In a win-win situation, Chinese companies were accessing funds much faster than on home ground, where a massive backlog could delay listing aspirations for up to five years and intensify competition for investment dollars.

Xingquan International tells China Business Weekly it had decided on a Bursa Malaysia listing because of encouraging support from the authorities and local financial institutions and funds.

"We explored several options back in 2008 and found the Malaysian market to be most suitable for us with strong attention at that point in time," says Wu Qingquan, the executive chairman and CEO.

But the rosy picture has not panned out as planned.

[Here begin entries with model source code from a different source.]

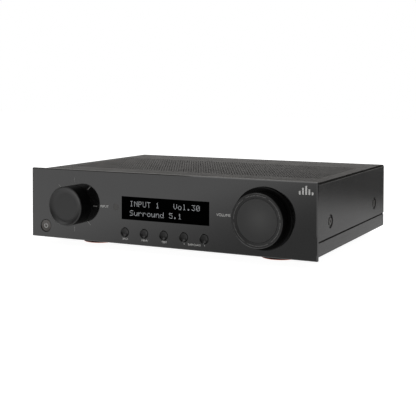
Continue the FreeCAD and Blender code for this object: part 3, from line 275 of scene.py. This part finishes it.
# ---------------------------------------------------------------- materials
class Look:
    """A node-based material around one Principled BSDF."""

    def __init__(self, name, colour, roughness, metallic=0.0, ior=1.5, specular=0.5):
        self.material = bpy.data.materials.new(name)
        self.material.use_nodes = True
        self.tree = self.material.node_tree
        self.shader = self.tree.nodes["Principled BSDF"]
        self.set("Base Color", (*colour, 1))
        self.set("Roughness", roughness)
        self.set("Metallic", metallic)
        self.set("IOR", ior)
        self.set("Specular IOR Level", specular)
        self.colour = colour
        self.roughness = roughness
        self.height = None

    def set(self, socket, value):
        """Writes a constant on one of the shader's sockets."""
        self.shader.inputs[socket].default_value = value
        return self

    def node(self, kind, **values):
        """A new node, with its sockets or settings given by name."""
        item = self.tree.nodes.new(kind)
        for key, value in values.items():
            if key in item.inputs:
                item.inputs[key].default_value = value
            else:
                setattr(item, key, value)
        return item

    def link(self, start, end):
        self.tree.links.new(start, end)

    def place(self, scale=(1, 1, 1)):
        """Object coordinates in metres, stretched by a scale."""
        where = self.node("ShaderNodeTexCoord")
        stretch = self.node("ShaderNodeMapping")
        stretch.inputs["Scale"].default_value = scale
        self.link(where.outputs["Object"], stretch.inputs["Vector"])
        return stretch.outputs["Vector"]

    def noise(self, scale, detail=2.0, stretch=(1, 1, 1)):
        """A cloudy value between 0 and 1, in object coordinates."""
        item = self.node("ShaderNodeTexNoise", Scale=scale, Detail=detail)
        self.link(self.place(stretch), item.inputs["Vector"])
        return item.outputs["Fac"]

    def vary_colour(self, scale, amount, stretch=(1, 1, 1)):
        """Drifts the colour between a darker and a lighter tone of itself."""
        ramp = self.node("ShaderNodeValToRGB")
        ramp.color_ramp.elements[0].position = 0.3
        ramp.color_ramp.elements[1].position = 0.7
        ramp.color_ramp.elements[0].color = (*[c * (1 - amount) for c in self.colour], 1)
        ramp.color_ramp.elements[1].color = (*[c * (1 + amount) for c in self.colour], 1)
        self.link(self.noise(scale, 3.0, stretch), ramp.inputs["Fac"])
        self.link(ramp.outputs["Color"], self.shader.inputs["Base Color"])
        return self

    def vary_roughness(self, scale, amount, stretch=(1, 1, 1)):
        """Drifts the roughness to either side of its value."""
        spread = self.node("ShaderNodeMapRange")
        spread.inputs["To Min"].default_value = max(0.0, self.roughness - amount)
        spread.inputs["To Max"].default_value = self.roughness + amount
        self.link(self.noise(scale, 3.0, stretch), spread.inputs["Value"])
        self.link(spread.outputs["Result"], self.shader.inputs["Roughness"])
        return self

    def bump(self, scale, depth, detail=2.0, stretch=(1, 1, 1)):
        """Adds a fine relief, its depth in millimetres, on top of any that is already there."""
        item = self.node("ShaderNodeBump", Distance=depth * MM)
        self.link(self.noise(scale, detail, stretch), item.inputs["Height"])
        if self.height is not None:
            self.link(self.height, item.inputs["Normal"])
        self.height = item.outputs["Normal"]
        self.link(self.height, self.shader.inputs["Normal"])
        return self

    def band(self, axis, low, high):
        """A mask that is 1 between two places along an object axis."""
        split = self.node("ShaderNodeSeparateXYZ")
        self.link(self.place(), split.inputs[0])
        above = self.node("ShaderNodeMath", operation="GREATER_THAN")
        above.inputs[1].default_value = low
        below = self.node("ShaderNodeMath", operation="LESS_THAN")
        below.inputs[1].default_value = high
        both = self.node("ShaderNodeMath", operation="MULTIPLY")
        for test in (above, below):
            self.link(split.outputs["XYZ".index(axis)], test.inputs[0])
        self.link(above.outputs[0], both.inputs[0])
        self.link(below.outputs[0], both.inputs[1])
        return both.outputs[0]

    def from_axis(self, middle):
        """The distance from the axis that runs through a point along Y."""
        shift = self.node("ShaderNodeVectorMath", operation="SUBTRACT")
        self.link(self.place(), shift.inputs[0])
        shift.inputs[1].default_value = middle
        flat = self.node("ShaderNodeVectorMath", operation="MULTIPLY")
        self.link(shift.outputs["Vector"], flat.inputs[0])
        flat.inputs[1].default_value = (1, 0, 1)
        length = self.node("ShaderNodeVectorMath", operation="LENGTH")
        self.link(flat.outputs["Vector"], length.inputs[0])
        return length.outputs["Value"]

    def inside(self, middle, radius):
        """A mask that is 1 within a distance of an axis along Y."""
        near = self.node("ShaderNodeMath", operation="LESS_THAN")
        self.link(self.from_axis(middle), near.inputs[0])
        near.inputs[1].default_value = radius
        return near.outputs[0]

    def painted_highlight_from(self, middle, radius, colour):
        """A painted highlight: a lighter tone round a point of a turned face, standing in for its reflection,
        which fades towards its edge.
        """
        fade = self.node("ShaderNodeMapRange", interpolation_type="SMOOTHSTEP")
        self.link(self.from_axis(middle), fade.inputs["Value"])
        fade.inputs["From Min"].default_value = 0.0
        fade.inputs["From Max"].default_value = radius
        fade.inputs["To Min"].default_value = 1.0
        fade.inputs["To Max"].default_value = 0.0
        self.blend("Base Color", fade.outputs["Result"], colour)
        return self

    def face_of(self, node, colour, shine):
        """A lighter, shinier look on the front of a knob, inside its rim."""
        low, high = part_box(node)
        rim, depth, margin = 0.2 * MM, 2.6 * MM, 1 * MM
        radius = (high.x - low.x) / 2 - rim
        front = self.band("Y", low.y - margin, low.y + depth)
        both = self.node("ShaderNodeMath", operation="MULTIPLY")
        self.link(self.inside(centre(node), radius), both.inputs[0])
        self.link(front, both.inputs[1])
        self.blend("Base Color", both.outputs[0], (*colour, 1))
        self.blend("Specular IOR Level", both.outputs[0], shine)
        return self

    def blend(self, socket, mask, value):
        """Changes a shader socket to another value where the mask is 1, on top of what it has already."""
        target = self.shader.inputs[socket]
        kind = "RGBA" if target.type == "RGBA" else "FLOAT"
        mix = self.node("ShaderNodeMix", data_type=kind)
        ends = [item for item in mix.inputs if item.type == target.type and item.name in "AB"]
        if target.is_linked:
            self.link(target.links[0].from_socket, ends[0])
        else:
            ends[0].default_value = target.default_value
        ends[1].default_value = value
        self.link(mask, mix.inputs["Factor"])
        result = [item for item in mix.outputs if item.type == target.type][0]
        self.link(result, target)
        return self


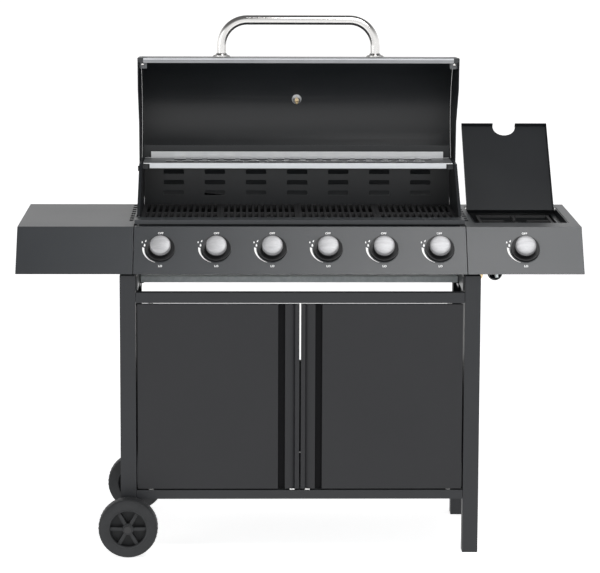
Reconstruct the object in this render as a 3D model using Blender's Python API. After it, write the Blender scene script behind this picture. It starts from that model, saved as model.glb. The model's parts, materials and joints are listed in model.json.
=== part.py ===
"""Gas barbecue grill on a two-door cart, with six main burners and a side burner.

Metres, +Z up, +X to the user's right, -Y towards the user. While the pieces are
made, Y = 0 is the front face of the front legs. The last step moves everything so
that the origin is under the middle of the whole grill. The two lids stand open.
"""

import math

import bmesh
import bpy
import numpy as np
from mathutils import Matrix, Vector

for old in list(bpy.data.objects):
    bpy.data.objects.remove(old, do_unlink=True)

# ---------------------------------------------------------------- driving sizes
WIDTH = 1.410  # over both side tables
TABLE_TOP = 0.8165
TABLE_BACK = 0.518
GAP = 0.0004  # between pieces that touch
SEAM = 0.0008  # clearance between sheet pieces of the cart
SHEET = 0.0012  # most of the painted steel sheet
HEAVY_SHEET = 0.0015  # firebox tub and ends
PAST = 0.010  # how far a cutter runs past the piece

# Cart
CART_HALF = 0.448  # middle to the outer face of a leg
LEG_WIDTH = 0.039
LEG_DEPTH = 0.040
REAR_LEG_FRONT = 0.404
TUBE_WALL = 0.0015
WHEEL_RADIUS = 0.0745
WHEEL_WIDTH = 0.050
AXLE_RADIUS = 0.006
HUB_RADIUS = 0.014
HUB_LENGTH = 0.060
SHELF_BOTTOM = 0.1384
SHELF_HEIGHT = 0.0226
RAIL_HEIGHT = 0.0258
RAIL_DEPTH = 0.026
REAR_PANEL_TOP = 0.411
SIDE_FLANGE = 0.012
REAR_FLANGE = 0.014

# Doors
DOOR_BOTTOM_GAP = 0.0038
DOOR_TOP_GAP = 0.0032
DOOR_SIDE_GAP = 0.0043
DOOR_MIDDLE_GAP = 0.0040
DOOR_DEPTH = 0.014
DOOR_PIN_INSET = 0.0327  # a door's hinge edge to its pin
DOOR_PIN_DEPTH = 0.010
PIN_RADIUS = 0.003
PIN_LENGTH = 0.0070
PULL_OUTER = 0.0550  # the finger groove beside each door's free edge
PULL_INNER = 0.0375
PULL_DEPTH = 0.0105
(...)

There are nine listed Chinese companies on the Malaysian exchange: Xingquan International, Multi Sports, XiDeLang, K-Star Sports and Maxwell International Holdings are involved in design and manufacturing of shoes and sportswear; China Ouhua Winery Holdings produces and distributes wines; HB Global is a gourmet convenience food specialist; China Stationery manufactures plastic stationery products; and China Automobile Parts Holdings (CAP) manufactures chassis components used in automobiles.

They made mostly modest debuts on Bursa Malaysia. Except for CAP, which opened at 18 percent higher than its IPO price. The others recorded opening price premiums of no more than 10 percent. XiDeLang and K-Star Sports even started below their retail offer prices.

"We had hoped for a better reception. Perhaps the investment community needs more time to understand our company and the market that we are in - and evaluate us differently from the rest," says Wu.

The companies have also lost considerable value since listing. As at the close on Nov 26, their share prices were well below their IPO prices. Xingquan International and CAP, for example, are trading at less than half of their IPO prices.

The dismal performance of the entire category has been largely blamed on negative perception and poor investor sentiment, precipitated by accounting scandals involving some Chinese companies listed in Singapore, Hong Kong, Canada and the United States.

Edmund Tham, head of research at Mercury Securities in Kuala Lumpur, can see another reason for their poor stock performance.

"The financial results of some of these Chinese companies have also not been so good," he notes.